STATED PROBLEM: Copy the full set of lines exactly as given.

DATA SHOWN:
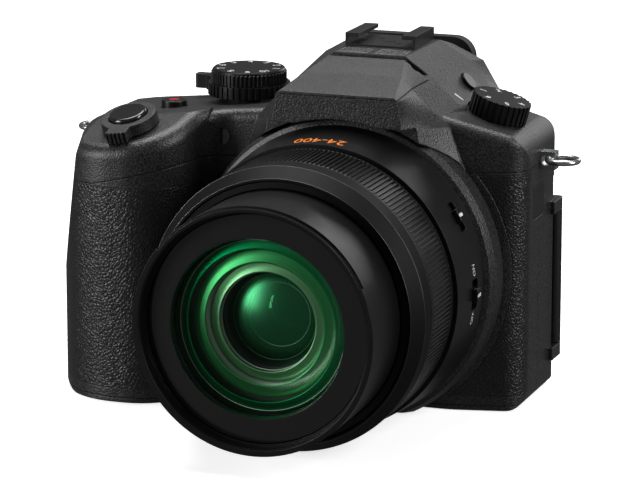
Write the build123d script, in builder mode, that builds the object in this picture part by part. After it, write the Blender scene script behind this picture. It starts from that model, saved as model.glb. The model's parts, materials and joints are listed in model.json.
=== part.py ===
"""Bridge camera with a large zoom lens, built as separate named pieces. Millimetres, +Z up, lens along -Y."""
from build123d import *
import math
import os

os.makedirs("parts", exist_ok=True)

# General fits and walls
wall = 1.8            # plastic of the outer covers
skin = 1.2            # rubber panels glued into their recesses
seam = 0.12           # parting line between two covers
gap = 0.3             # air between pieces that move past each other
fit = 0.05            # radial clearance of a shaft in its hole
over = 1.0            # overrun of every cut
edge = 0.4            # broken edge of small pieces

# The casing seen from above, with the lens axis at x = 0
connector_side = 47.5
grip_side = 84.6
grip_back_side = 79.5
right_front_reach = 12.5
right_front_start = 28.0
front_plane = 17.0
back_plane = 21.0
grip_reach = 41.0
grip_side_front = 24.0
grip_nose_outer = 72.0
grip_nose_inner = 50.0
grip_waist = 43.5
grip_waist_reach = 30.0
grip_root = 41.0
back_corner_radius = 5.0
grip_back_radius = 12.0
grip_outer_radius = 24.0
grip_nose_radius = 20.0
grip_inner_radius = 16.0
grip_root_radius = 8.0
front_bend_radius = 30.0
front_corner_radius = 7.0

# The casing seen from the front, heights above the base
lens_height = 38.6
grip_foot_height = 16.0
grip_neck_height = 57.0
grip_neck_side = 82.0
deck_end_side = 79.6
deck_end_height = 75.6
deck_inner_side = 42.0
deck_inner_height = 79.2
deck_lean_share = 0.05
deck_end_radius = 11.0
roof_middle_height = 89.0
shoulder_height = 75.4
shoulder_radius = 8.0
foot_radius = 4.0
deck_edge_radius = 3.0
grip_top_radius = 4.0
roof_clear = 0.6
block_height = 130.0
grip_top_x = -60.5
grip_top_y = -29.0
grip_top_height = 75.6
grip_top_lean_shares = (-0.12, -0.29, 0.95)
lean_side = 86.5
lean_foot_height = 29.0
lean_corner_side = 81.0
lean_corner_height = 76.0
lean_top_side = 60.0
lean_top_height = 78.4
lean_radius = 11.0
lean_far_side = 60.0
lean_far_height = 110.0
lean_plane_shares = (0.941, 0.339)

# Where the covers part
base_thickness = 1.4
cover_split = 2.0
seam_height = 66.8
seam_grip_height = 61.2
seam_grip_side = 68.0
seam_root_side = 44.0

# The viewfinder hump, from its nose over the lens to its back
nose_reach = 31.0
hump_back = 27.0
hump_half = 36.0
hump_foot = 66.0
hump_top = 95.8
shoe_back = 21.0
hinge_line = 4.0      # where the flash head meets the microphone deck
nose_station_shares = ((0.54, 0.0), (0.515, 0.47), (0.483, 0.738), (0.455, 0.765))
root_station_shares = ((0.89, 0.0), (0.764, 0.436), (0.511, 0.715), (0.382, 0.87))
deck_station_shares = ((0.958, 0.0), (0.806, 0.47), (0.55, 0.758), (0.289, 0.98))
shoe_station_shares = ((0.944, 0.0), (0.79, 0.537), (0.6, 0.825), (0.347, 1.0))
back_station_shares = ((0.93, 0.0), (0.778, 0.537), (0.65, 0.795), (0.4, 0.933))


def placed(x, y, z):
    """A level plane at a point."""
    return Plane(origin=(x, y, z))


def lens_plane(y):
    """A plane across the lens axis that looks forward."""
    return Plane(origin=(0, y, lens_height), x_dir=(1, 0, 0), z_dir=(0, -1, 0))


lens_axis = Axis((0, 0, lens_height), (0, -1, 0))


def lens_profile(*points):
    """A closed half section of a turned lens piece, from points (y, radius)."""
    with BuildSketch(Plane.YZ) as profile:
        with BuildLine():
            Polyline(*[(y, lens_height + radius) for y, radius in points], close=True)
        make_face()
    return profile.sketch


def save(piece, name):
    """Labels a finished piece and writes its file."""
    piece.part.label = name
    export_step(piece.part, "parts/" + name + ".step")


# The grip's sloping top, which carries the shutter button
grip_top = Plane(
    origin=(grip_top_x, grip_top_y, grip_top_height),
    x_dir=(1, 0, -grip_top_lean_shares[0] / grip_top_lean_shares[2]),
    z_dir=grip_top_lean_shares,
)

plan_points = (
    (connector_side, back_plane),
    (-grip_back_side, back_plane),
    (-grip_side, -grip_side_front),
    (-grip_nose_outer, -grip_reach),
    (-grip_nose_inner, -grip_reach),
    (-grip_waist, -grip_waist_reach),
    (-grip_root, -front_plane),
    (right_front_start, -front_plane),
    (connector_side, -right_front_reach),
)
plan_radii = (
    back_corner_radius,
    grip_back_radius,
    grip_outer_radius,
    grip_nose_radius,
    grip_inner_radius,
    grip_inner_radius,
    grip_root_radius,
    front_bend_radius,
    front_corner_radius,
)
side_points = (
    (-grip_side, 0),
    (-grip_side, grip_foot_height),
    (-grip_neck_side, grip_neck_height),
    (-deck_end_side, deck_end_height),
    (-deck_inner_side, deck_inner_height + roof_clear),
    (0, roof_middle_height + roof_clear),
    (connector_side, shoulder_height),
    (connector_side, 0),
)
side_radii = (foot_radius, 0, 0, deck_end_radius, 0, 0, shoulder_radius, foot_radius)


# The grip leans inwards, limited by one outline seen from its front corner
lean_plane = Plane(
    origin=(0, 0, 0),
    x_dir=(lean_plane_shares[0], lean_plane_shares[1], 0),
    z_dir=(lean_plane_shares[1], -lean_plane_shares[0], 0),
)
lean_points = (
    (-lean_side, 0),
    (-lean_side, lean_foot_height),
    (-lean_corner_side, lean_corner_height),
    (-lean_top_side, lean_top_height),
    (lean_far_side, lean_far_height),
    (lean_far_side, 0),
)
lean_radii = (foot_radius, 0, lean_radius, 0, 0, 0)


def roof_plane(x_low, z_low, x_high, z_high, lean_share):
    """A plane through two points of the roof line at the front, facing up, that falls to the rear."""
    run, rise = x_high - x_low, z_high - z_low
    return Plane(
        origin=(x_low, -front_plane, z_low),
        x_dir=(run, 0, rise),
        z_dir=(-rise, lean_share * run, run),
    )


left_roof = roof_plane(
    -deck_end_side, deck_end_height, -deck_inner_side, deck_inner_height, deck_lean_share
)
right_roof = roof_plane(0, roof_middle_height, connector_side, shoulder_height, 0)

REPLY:
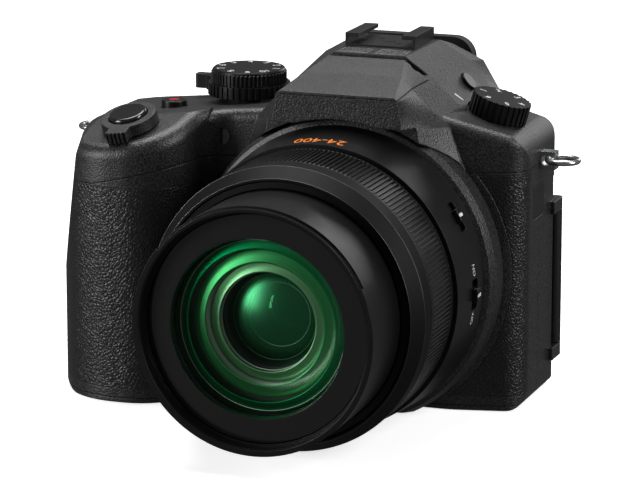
Write the build123d script, in builder mode, that builds the object in this picture part by part. After it, write the Blender scene script behind this picture. It starts from that model, saved as model.glb. The model's parts, materials and joints are listed in model.json.
=== part.py ===
"""Bridge camera with a large zoom lens, built as separate named pieces. Millimetres, +Z up, lens along -Y."""
from build123d import *
import math
import os

os.makedirs("parts", exist_ok=True)

# General fits and walls
wall = 1.8            # plastic of the outer covers
skin = 1.2            # rubber panels glued into their recesses
seam = 0.12           # parting line between two covers
gap = 0.3             # air between pieces that move past each other
fit = 0.05            # radial clearance of a shaft in its hole
over = 1.0            # overrun of every cut
edge = 0.4            # broken edge of small pieces

# The casing seen from above, with the lens axis at x = 0
connector_side = 47.5
grip_side = 84.6
grip_back_side = 79.5
right_front_reach = 12.5
right_front_start = 28.0
front_plane = 17.0
back_plane = 21.0
grip_reach = 41.0
grip_side_front = 24.0
grip_nose_outer = 72.0
grip_nose_inner = 50.0
grip_waist = 43.5
grip_waist_reach = 30.0
grip_root = 41.0
back_corner_radius = 5.0
grip_back_radius = 12.0
grip_outer_radius = 24.0
grip_nose_radius = 20.0
grip_inner_radius = 16.0
grip_root_radius = 8.0
front_bend_radius = 30.0
front_corner_radius = 7.0

# The casing seen from the front, heights above the base
lens_height = 38.6
grip_foot_height = 16.0
grip_neck_height = 57.0
grip_neck_side = 82.0
deck_end_side = 79.6
deck_end_height = 75.6
deck_inner_side = 42.0
deck_inner_height = 79.2
deck_lean_share = 0.05
deck_end_radius = 11.0
roof_middle_height = 89.0
shoulder_height = 75.4
shoulder_radius = 8.0
foot_radius = 4.0
deck_edge_radius = 3.0
grip_top_radius = 4.0
roof_clear = 0.6
block_height = 130.0
grip_top_x = -60.5
grip_top_y = -29.0
grip_top_height = 75.6
grip_top_lean_shares = (-0.12, -0.29, 0.95)
lean_side = 86.5
lean_foot_height = 29.0
lean_corner_side = 81.0
lean_corner_height = 76.0
lean_top_side = 60.0
lean_top_height = 78.4
lean_radius = 11.0
lean_far_side = 60.0
lean_far_height = 110.0
lean_plane_shares = (0.941, 0.339)

# Where the covers part
base_thickness = 1.4
cover_split = 2.0
seam_height = 66.8
seam_grip_height = 61.2
seam_grip_side = 68.0
seam_root_side = 44.0

# The viewfinder hump, from its nose over the lens to its back
nose_reach = 31.0
hump_back = 27.0
hump_half = 36.0
hump_foot = 66.0
hump_top = 95.8
shoe_back = 21.0
hinge_line = 4.0      # where the flash head meets the microphone deck
nose_station_shares = ((0.54, 0.0), (0.515, 0.47), (0.483, 0.738), (0.455, 0.765))
root_station_shares = ((0.89, 0.0), (0.764, 0.436), (0.511, 0.715), (0.382, 0.87))
deck_station_shares = ((0.958, 0.0), (0.806, 0.47), (0.55, 0.758), (0.289, 0.98))
shoe_station_shares = ((0.944, 0.0), (0.79, 0.537), (0.6, 0.825), (0.347, 1.0))
back_station_shares = ((0.93, 0.0), (0.778, 0.537), (0.65, 0.795), (0.4, 0.933))


def placed(x, y, z):
    """A level plane at a point."""
    return Plane(origin=(x, y, z))


def lens_plane(y):
    """A plane across the lens axis that looks forward."""
    return Plane(origin=(0, y, lens_height), x_dir=(1, 0, 0), z_dir=(0, -1, 0))


lens_axis = Axis((0, 0, lens_height), (0, -1, 0))


def lens_profile(*points):
    """A closed half section of a turned lens piece, from points (y, radius)."""
    with BuildSketch(Plane.YZ) as profile:
        with BuildLine():
            Polyline(*[(y, lens_height + radius) for y, radius in points], close=True)
        make_face()
    return profile.sketch


def save(piece, name):
    """Labels a finished piece and writes its file."""
    piece.part.label = name
    export_step(piece.part, "parts/" + name + ".step")


# The grip's sloping top, which carries the shutter button
grip_top = Plane(
    origin=(grip_top_x, grip_top_y, grip_top_height),
    x_dir=(1, 0, -grip_top_lean_shares[0] / grip_top_lean_shares[2]),
    z_dir=grip_top_lean_shares,
)

plan_points = (
    (connector_side, back_plane),
    (-grip_back_side, back_plane),
    (-grip_side, -grip_side_front),
    (-grip_nose_outer, -grip_reach),
    (-grip_nose_inner, -grip_reach),
    (-grip_waist, -grip_waist_reach),
    (-grip_root, -front_plane),
    (right_front_start, -front_plane),
    (connector_side, -right_front_reach),
)
plan_radii = (
    back_corner_radius,
    grip_back_radius,
    grip_outer_radius,
    grip_nose_radius,
    grip_inner_radius,
    grip_inner_radius,
    grip_root_radius,
    front_bend_radius,
    front_corner_radius,
)
side_points = (
    (-grip_side, 0),
    (-grip_side, grip_foot_height),
    (-grip_neck_side, grip_neck_height),
    (-deck_end_side, deck_end_height),
    (-deck_inner_side, deck_inner_height + roof_clear),
    (0, roof_middle_height + roof_clear),
    (connector_side, shoulder_height),
    (connector_side, 0),
)
side_radii = (foot_radius, 0, 0, deck_end_radius, 0, 0, shoulder_radius, foot_radius)


# The grip leans inwards, limited by one outline seen from its front corner
lean_plane = Plane(
    origin=(0, 0, 0),
    x_dir=(lean_plane_shares[0], lean_plane_shares[1], 0),
    z_dir=(lean_plane_shares[1], -lean_plane_shares[0], 0),
)
lean_points = (
    (-lean_side, 0),
    (-lean_side, lean_foot_height),
    (-lean_corner_side, lean_corner_height),
    (-lean_top_side, lean_top_height),
    (lean_far_side, lean_far_height),
    (lean_far_side, 0),
)
lean_radii = (foot_radius, 0, lean_radius, 0, 0, 0)


def roof_plane(x_low, z_low, x_high, z_high, lean_share):
    """A plane through two points of the roof line at the front, facing up, that falls to the rear."""
    run, rise = x_high - x_low, z_high - z_low
    return Plane(
        origin=(x_low, -front_plane, z_low),
        x_dir=(run, 0, rise),
        z_dir=(-rise, lean_share * run, run),
    )


left_roof = roof_plane(
    -deck_end_side, deck_end_height, -deck_inner_side, deck_inner_height, deck_lean_share
)
right_roof = roof_plane(0, roof_middle_height, connector_side, shoulder_height, 0)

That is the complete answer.